>>>>>

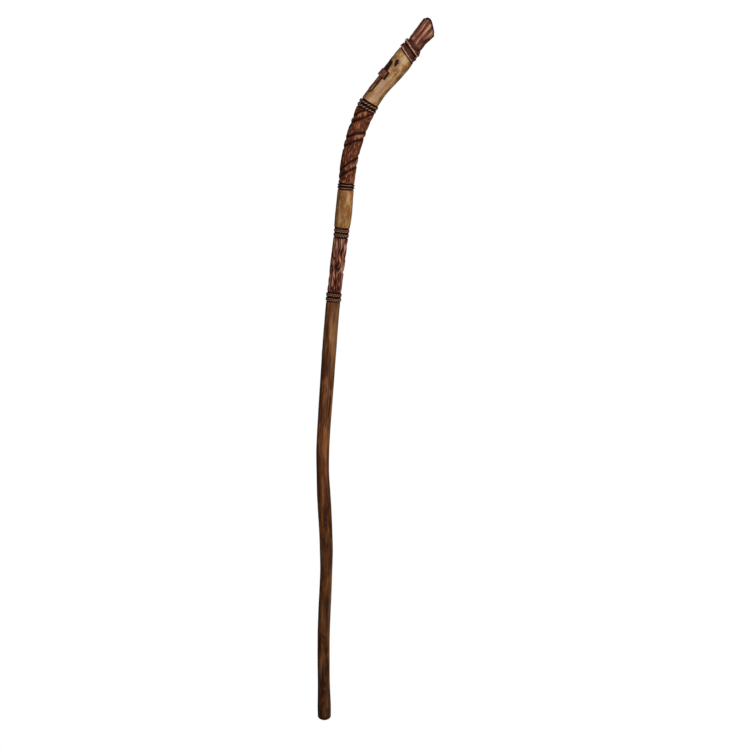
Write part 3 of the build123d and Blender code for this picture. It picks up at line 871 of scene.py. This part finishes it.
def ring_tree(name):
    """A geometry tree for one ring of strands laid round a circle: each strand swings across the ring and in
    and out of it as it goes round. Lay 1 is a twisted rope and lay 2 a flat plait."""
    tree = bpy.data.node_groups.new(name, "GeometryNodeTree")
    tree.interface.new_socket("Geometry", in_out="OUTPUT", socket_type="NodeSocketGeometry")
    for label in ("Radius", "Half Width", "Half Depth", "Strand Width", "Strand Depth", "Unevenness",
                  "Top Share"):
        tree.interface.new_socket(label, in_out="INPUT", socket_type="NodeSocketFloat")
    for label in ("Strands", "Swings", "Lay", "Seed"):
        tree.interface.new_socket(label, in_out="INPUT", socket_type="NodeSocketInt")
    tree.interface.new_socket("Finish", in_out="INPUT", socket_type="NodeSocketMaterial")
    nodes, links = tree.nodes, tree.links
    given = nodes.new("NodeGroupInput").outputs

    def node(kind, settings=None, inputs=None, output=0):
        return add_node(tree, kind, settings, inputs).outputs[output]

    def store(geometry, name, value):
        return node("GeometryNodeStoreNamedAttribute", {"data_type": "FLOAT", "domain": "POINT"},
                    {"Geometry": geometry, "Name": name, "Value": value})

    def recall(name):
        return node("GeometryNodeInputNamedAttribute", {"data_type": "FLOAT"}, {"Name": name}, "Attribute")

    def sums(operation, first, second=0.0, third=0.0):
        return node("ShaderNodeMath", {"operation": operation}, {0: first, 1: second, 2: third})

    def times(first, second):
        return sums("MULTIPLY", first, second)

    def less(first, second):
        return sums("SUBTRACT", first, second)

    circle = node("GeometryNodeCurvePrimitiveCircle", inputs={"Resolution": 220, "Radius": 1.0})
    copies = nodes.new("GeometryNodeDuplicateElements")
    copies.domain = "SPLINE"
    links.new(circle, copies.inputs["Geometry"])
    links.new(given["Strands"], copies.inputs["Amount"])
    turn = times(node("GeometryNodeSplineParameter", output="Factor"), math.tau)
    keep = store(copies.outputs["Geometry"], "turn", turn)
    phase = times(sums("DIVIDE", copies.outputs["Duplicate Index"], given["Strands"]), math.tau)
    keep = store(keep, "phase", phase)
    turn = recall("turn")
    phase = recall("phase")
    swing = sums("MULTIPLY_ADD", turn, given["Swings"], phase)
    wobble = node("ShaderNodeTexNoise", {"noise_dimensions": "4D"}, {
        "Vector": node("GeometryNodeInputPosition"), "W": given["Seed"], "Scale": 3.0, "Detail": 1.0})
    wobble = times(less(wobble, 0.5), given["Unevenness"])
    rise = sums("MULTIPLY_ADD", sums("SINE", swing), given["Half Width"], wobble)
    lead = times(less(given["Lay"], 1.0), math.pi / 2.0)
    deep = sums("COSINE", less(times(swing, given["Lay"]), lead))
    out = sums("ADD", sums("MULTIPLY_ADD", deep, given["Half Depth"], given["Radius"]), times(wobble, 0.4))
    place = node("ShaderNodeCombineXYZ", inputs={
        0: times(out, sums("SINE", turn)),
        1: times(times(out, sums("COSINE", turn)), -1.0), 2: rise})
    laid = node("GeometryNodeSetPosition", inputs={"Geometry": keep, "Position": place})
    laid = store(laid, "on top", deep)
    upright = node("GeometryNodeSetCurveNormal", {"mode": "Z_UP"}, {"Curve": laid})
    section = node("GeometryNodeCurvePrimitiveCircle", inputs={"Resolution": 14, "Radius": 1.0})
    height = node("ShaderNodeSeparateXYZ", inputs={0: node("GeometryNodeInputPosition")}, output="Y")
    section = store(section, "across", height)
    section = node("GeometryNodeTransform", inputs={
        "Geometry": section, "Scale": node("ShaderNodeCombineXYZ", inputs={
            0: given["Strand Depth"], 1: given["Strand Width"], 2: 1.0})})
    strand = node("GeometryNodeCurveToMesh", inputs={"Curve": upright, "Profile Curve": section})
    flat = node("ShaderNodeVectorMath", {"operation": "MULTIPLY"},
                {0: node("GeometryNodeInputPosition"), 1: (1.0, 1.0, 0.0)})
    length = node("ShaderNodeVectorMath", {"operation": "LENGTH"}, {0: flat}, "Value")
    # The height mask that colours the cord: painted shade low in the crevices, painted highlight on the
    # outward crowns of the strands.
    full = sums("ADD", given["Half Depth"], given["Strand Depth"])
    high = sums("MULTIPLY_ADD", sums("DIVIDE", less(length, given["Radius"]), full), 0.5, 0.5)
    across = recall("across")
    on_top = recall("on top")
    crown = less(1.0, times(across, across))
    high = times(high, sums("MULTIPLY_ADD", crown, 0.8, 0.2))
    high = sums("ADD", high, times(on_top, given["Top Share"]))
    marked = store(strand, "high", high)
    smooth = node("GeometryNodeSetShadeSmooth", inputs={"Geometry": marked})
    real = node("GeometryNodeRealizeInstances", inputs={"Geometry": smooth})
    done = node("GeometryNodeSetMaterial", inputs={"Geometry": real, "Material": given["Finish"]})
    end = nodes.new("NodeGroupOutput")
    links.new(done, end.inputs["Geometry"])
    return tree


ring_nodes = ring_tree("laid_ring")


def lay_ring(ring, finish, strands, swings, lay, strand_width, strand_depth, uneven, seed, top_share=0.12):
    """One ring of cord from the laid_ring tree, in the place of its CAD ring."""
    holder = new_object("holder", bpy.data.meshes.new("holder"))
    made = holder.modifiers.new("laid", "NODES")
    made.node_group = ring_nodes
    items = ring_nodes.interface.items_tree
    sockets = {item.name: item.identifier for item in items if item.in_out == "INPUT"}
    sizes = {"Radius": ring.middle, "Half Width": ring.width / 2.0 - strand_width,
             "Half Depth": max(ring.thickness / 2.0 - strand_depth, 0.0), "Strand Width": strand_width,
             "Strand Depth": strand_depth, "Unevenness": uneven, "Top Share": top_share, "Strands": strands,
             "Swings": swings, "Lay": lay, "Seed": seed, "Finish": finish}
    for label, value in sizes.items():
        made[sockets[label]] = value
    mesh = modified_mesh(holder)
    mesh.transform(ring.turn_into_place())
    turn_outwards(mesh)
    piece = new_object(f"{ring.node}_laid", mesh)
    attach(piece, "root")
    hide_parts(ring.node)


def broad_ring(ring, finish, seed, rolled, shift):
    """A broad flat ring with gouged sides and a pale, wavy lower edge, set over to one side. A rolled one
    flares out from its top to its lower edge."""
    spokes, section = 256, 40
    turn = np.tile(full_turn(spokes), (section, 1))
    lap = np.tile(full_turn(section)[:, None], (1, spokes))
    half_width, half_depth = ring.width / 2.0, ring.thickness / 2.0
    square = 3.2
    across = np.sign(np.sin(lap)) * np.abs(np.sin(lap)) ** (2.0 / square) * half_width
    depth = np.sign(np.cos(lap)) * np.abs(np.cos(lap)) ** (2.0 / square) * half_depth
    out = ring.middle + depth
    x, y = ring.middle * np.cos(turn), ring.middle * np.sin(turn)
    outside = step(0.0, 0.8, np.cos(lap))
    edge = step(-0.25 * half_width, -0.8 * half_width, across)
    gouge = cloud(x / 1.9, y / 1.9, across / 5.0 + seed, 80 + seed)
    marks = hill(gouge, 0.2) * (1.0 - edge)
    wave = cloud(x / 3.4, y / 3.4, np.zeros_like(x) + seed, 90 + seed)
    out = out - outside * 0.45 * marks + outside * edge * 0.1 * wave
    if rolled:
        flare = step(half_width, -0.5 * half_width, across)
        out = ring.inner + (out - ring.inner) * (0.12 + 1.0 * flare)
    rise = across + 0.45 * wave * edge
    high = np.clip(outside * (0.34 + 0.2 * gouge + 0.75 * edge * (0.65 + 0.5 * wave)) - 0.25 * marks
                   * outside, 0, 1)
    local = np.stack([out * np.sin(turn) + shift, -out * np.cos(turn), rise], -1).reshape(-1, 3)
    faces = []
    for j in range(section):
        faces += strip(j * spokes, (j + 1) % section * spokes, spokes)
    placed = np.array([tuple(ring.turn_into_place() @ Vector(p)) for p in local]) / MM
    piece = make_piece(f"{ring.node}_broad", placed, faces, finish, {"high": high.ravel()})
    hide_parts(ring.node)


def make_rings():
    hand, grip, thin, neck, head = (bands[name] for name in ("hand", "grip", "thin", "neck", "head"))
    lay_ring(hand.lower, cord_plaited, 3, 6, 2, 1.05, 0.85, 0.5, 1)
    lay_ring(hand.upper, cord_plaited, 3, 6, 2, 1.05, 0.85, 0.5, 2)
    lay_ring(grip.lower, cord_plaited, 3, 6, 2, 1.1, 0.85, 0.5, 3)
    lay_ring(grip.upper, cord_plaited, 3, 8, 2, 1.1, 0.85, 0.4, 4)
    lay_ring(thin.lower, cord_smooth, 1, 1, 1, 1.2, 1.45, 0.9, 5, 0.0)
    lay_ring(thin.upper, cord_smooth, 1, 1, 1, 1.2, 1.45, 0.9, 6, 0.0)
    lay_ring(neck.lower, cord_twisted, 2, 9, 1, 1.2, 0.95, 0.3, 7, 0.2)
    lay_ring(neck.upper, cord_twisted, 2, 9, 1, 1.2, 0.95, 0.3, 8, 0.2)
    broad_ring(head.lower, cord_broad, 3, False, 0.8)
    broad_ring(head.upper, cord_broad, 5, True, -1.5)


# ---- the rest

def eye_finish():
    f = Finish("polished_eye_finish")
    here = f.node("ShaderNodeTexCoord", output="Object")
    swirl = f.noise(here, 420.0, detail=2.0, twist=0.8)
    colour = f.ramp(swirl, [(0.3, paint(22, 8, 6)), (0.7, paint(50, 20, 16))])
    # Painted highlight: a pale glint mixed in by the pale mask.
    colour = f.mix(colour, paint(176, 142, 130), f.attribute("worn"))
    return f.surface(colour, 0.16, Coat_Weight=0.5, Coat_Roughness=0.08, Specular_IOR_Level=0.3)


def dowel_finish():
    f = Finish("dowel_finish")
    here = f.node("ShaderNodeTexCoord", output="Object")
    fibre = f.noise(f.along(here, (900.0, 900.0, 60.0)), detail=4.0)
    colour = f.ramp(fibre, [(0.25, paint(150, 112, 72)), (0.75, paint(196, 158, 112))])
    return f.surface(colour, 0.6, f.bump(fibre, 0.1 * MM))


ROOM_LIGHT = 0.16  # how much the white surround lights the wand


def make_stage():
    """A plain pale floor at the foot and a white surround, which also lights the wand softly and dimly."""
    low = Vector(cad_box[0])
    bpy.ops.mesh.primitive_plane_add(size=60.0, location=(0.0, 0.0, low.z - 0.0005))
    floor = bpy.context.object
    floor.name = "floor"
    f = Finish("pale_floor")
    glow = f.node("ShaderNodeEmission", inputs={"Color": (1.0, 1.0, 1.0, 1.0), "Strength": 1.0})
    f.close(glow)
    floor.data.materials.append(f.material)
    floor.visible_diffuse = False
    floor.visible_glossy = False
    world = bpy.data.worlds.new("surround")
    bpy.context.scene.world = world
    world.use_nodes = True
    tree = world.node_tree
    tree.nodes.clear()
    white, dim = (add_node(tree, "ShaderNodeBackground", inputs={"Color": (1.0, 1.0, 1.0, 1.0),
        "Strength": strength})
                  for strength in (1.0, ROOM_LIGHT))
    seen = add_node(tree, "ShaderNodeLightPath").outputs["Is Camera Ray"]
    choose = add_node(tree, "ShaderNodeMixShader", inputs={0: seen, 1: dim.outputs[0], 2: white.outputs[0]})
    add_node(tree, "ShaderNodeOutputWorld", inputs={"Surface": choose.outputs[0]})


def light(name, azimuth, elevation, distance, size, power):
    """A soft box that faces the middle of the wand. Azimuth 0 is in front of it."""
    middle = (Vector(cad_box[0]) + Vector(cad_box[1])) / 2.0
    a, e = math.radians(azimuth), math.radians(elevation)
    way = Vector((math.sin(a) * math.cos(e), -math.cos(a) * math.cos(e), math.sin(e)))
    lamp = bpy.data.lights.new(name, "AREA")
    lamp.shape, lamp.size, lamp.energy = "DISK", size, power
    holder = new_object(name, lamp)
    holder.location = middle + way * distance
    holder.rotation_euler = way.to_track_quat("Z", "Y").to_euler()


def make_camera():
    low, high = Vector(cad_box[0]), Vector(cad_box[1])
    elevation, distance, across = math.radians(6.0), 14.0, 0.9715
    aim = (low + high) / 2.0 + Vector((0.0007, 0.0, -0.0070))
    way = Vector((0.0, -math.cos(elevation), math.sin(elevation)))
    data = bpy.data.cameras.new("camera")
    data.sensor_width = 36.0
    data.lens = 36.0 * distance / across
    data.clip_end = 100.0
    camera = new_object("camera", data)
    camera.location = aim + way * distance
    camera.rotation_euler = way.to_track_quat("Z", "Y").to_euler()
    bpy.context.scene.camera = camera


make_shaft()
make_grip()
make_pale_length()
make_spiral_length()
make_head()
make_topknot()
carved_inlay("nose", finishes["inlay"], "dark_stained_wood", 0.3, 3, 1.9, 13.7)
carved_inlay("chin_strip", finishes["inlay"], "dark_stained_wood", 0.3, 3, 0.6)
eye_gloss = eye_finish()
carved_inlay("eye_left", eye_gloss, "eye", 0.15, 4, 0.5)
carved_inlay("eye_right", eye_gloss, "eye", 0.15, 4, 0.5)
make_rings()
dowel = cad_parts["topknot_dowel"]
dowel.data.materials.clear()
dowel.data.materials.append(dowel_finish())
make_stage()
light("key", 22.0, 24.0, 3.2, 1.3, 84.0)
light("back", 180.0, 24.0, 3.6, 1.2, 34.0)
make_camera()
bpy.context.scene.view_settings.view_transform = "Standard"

<<<<<

**TASK STATEMENT**
Show the lines from the data above that contain the string "finishes".

**RESULT OF THE TASK**
Write part 3 of the build123d and Blender code for this picture. It picks up at line 871 of scene.py. This part finishes it.
carved_inlay("nose", finishes["inlay"], "dark_stained_wood", 0.3, 3, 1.9, 13.7)
carved_inlay("chin_strip", finishes["inlay"], "dark_stained_wood", 0.3, 3, 0.6)